Baja’s medical tourism sector provides grist for the “Cali-Baja” mega region, a cross-border $200 million economic zone that spans San Diego County, Imperial County and Baja California.
RELATED STORY: West Coast consul generals take on political role in era of strained U.S.-Mexico relations
A potent Cali-Baja symbol is the Cross Border Xpress, a $120 million privately-funded pedestrian walkway and building that connects San Diego directly to the Tijuana International Airport.
The antithesis of a wall (a bridge, literally and metaphorically), the Cross Border Xpress expedites travel for the millions of passengers who often face hours-long waits at the congested border crossings in San Ysidro and Otay Mesa.
Back in Oregon, Mexican and American civic and business leaders this past spring celebrated another expedited crossing: a new direct flight from Portland to Mexico City, starting December 1, 2017.
More than 22,000 visitors from Mexico came to Oregon in 2016, and the majority were corporate travelers, said Linea Gagliano, global communications director for Travel Oregon, the state tourism commission.
“We hope the new flight will help keep everything open and make it easier for Mexicans to come,” Gagliano said. “They are welcome here.”
The number of Mexican visitors to Oregon rose by 115% this year, the biggest increase of any country, Gagliano said. (China clocked in with the second largest increase: 85%.)
As borderless initiatives advance, Mexican civic and business leaders battle what many describe as the region’s biggest challenge: the perception that Mexico, Tijuana in particular, is a dangerous and crime-ridden place to visit.

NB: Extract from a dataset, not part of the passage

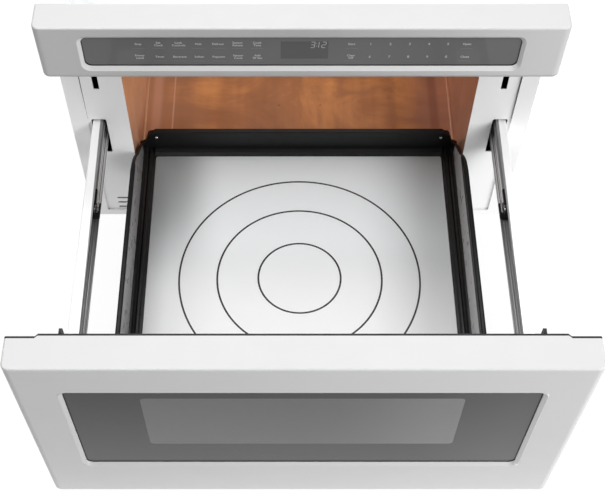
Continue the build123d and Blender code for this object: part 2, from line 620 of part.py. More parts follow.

Although Tijuana homicides declined for a period, the border metropolis saw a steady rise in killings in 2016, according to an annual report released this past spring by the University of San Diego’s Justice in Mexico program.
“I’m pressing to do something about the drug violence,” said Ivette Casillas, a Tijuana councilwoman who attended the medical tourism discussion.
During a presentation held at Tijuana’s sleek new Culinary Art School, Baja tourism officials touted a steady rise in foreign visitations. The upbeat discussion was challenged by Rafael Fernandez, a former foreign policy advisor to former President Felipe Calderón and founder and chair of the School of International Studies at the Instituto Tecnológico Autónomo de México (ITAM) Mexico.
“Why don’t you talk about the challenges, the insecurity in Tijuana?” Fernandez asked.
The Culinary Art School, Tijuana
Entrepreneurs are unfazed.
Javier Gonzalez, the Culinary Art School’s founder, said the institute trains chefs from Mexico and around the world. A group from Oregon is planning a visit this month in advance of opening a Mexican restaurant in Portland.
At Monte Xanic, Backhoff is grappling with a different set of issues. He touted the winery’s commitment to environmentally-friendly viticulture and local workers, and said Valle Guadalupe is positioned as a community-based alternative to the mass tourism that dominates Cabo San Lucas and other Mexican beach resorts.
But, like Oregon wineries, Monte Xanic is fielding inquiries from large buyers in Europe and elsewhere eager to cash in on Valle Guadalupe’s success and unique terroir.
“Maintaining our independence and authenticity in the next 10 years will be very hard,” Backhoff said.
*This article is one in a series of stories chronicling my recent trip to Baja with Mexico’s West Coast consular delegation. The trip was not a media tour, and Oregon Business paid my travel and lodging expenses.